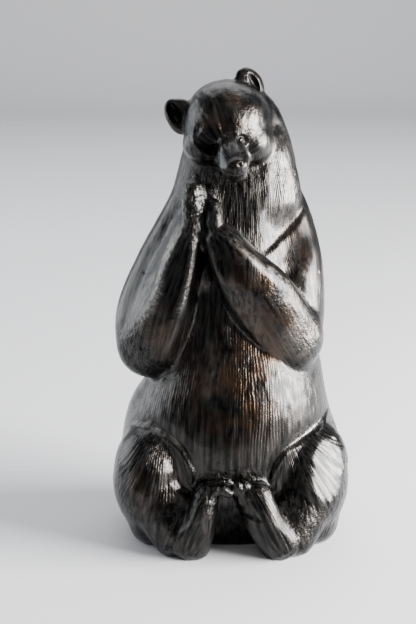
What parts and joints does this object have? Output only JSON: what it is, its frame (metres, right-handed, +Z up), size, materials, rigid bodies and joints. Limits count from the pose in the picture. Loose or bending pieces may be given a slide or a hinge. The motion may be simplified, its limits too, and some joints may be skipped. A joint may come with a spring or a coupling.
{
  "type": "bear statue",
  "caption": "Small cast bronze figure of a seated bear resting its tilted head on its joined forepaws.",
  "frame": {"origin": "centre of the figure's outline on the plane it stands on", "axes": "+Z up, -Y the way the bear faces, +X to the bear's left"},
  "size_m": [0.1266, 0.1156, 0.25],
  "materials": {
    "dark_bronze": "nearly black, glossily lacquered bronze, warm brown on the raised forms"
  },
  "bodies": {
    "root": {"bear": "dark_bronze"}
  },
  "joints": []
}
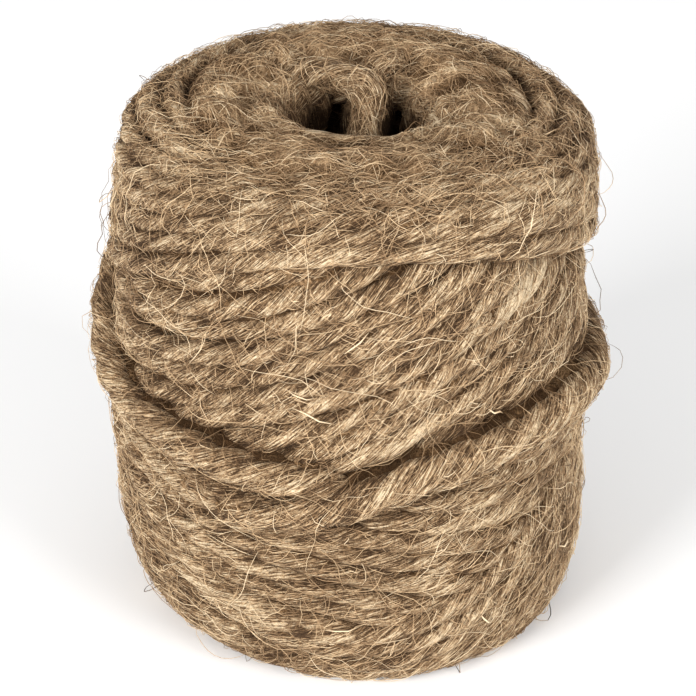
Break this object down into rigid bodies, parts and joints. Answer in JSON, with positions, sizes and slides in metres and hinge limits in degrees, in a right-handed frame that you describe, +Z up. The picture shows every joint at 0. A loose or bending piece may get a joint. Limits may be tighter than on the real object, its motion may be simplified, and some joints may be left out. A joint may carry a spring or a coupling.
{
  "type": "spool of jute twine",
  "caption": "Barrel-shaped spool of brown jute twine wound without a core, with a hole down its middle and one thick turn standing proud round the waist.",
  "frame": {"origin": "centre of the base, on the surface the spool stands on, below the middle of its bounding box", "axes": "+Z up along the winding axis; the front, where the proud turn dips lowest, faces -Y; +X is to the right seen from the front"},
  "size_m": [0.0865, 0.086, 0.0929],
  "materials": {
    "jute": "coarse twisted jute, dull, with loose blond fibres"
  },
  "bodies": {
    "root": {"wound_twine": "jute"}
  },
  "joints": []
}
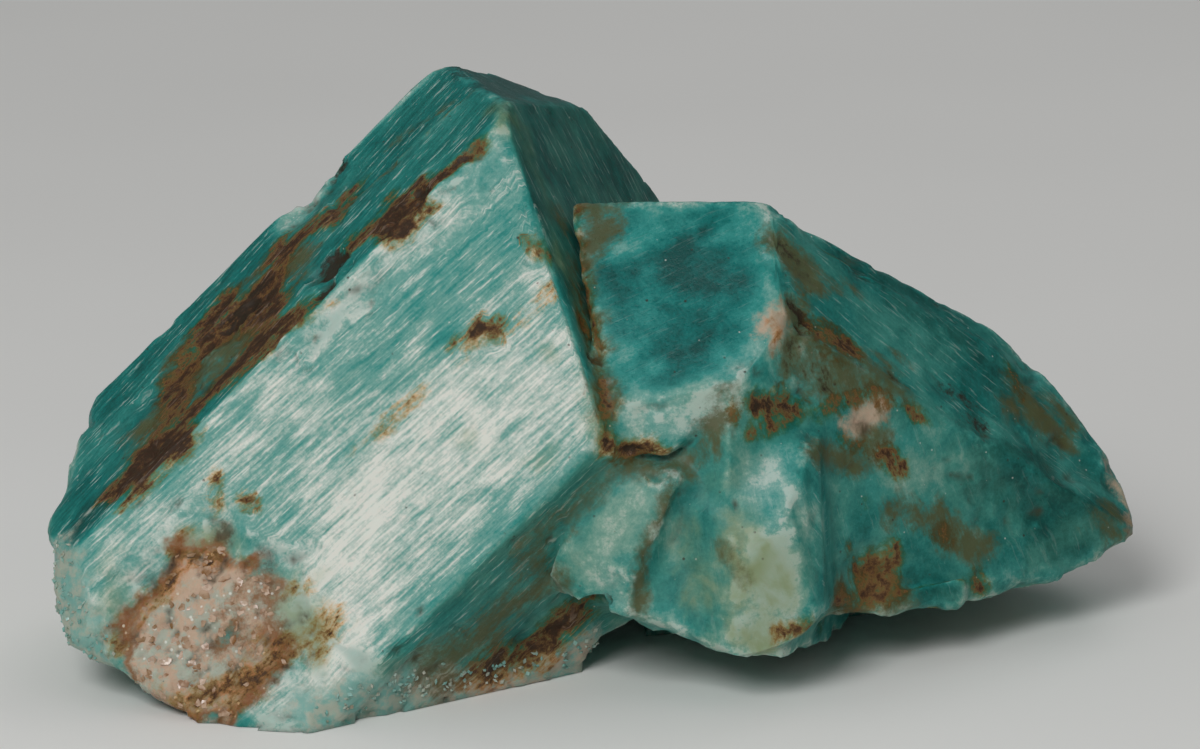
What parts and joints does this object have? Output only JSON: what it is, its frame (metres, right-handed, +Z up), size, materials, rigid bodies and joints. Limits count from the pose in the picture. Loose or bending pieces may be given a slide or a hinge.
• • •
The request: Exactly reproduce every record.

Full response:
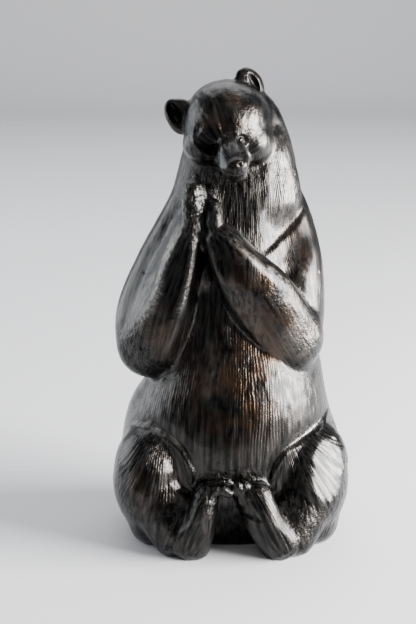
What parts and joints does this object have? Output only JSON: what it is, its frame (metres, right-handed, +Z up), size, materials, rigid bodies and joints. Limits count from the pose in the picture. Loose or bending pieces may be given a slide or a hinge. The motion may be simplified, its limits too, and some joints may be skipped. A joint may come with a spring or a coupling.
{
  "type": "bear statue",
  "caption": "Small cast bronze figure of a seated bear resting its tilted head on its joined forepaws.",
  "frame": {"origin": "centre of the figure's outline on the plane it stands on", "axes": "+Z up, -Y the way the bear faces, +X to the bear's left"},
  "size_m": [0.1266, 0.1156, 0.25],
  "materials": {
    "dark_bronze": "nearly black, glossily lacquered bronze, warm brown on the raised forms"
  },
  "bodies": {
    "root": {"bear": "dark_bronze"}
  },
  "joints": []
}
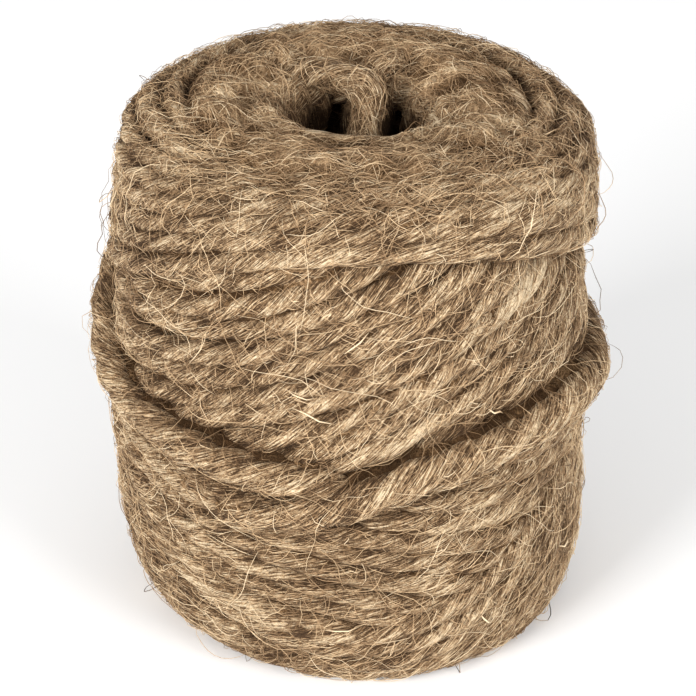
Break this object down into rigid bodies, parts and joints. Answer in JSON, with positions, sizes and slides in metres and hinge limits in degrees, in a right-handed frame that you describe, +Z up. The picture shows every joint at 0. A loose or bending piece may get a joint. Limits may be tighter than on the real object, its motion may be simplified, and some joints may be left out. A joint may carry a spring or a coupling.
{
  "type": "spool of jute twine",
  "caption": "Barrel-shaped spool of brown jute twine wound without a core, with a hole down its middle and one thick turn standing proud round the waist.",
  "frame": {"origin": "centre of the base, on the surface the spool stands on, below the middle of its bounding box", "axes": "+Z up along the winding axis; the front, where the proud turn dips lowest, faces -Y; +X is to the right seen from the front"},
  "size_m": [0.0865, 0.086, 0.0929],
  "materials": {
    "jute": "coarse twisted jute, dull, with loose blond fibres"
  },
  "bodies": {
    "root": {"wound_twine": "jute"}
  },
  "joints": []
}
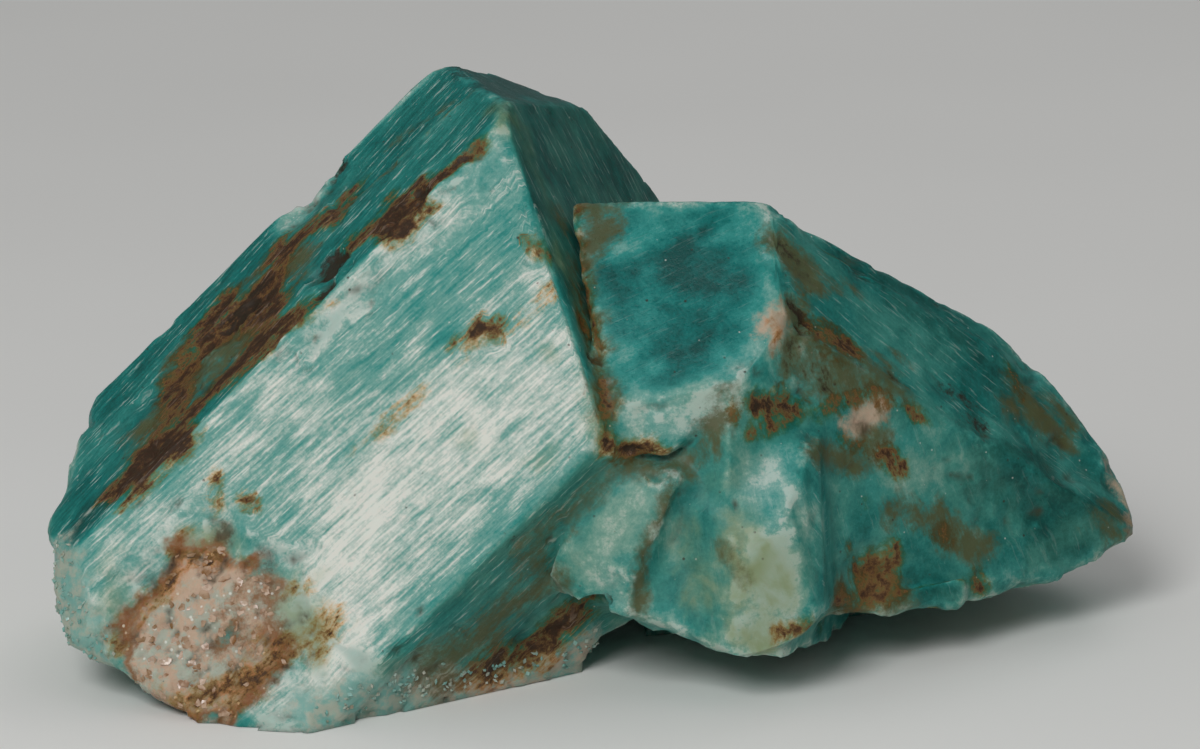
What parts and joints does this object have? Output only JSON: what it is, its frame (metres, right-handed, +Z up), size, materials, rigid bodies and joints. Limits count from the pose in the picture. Loose or bending pieces may be given a slide or a hinge.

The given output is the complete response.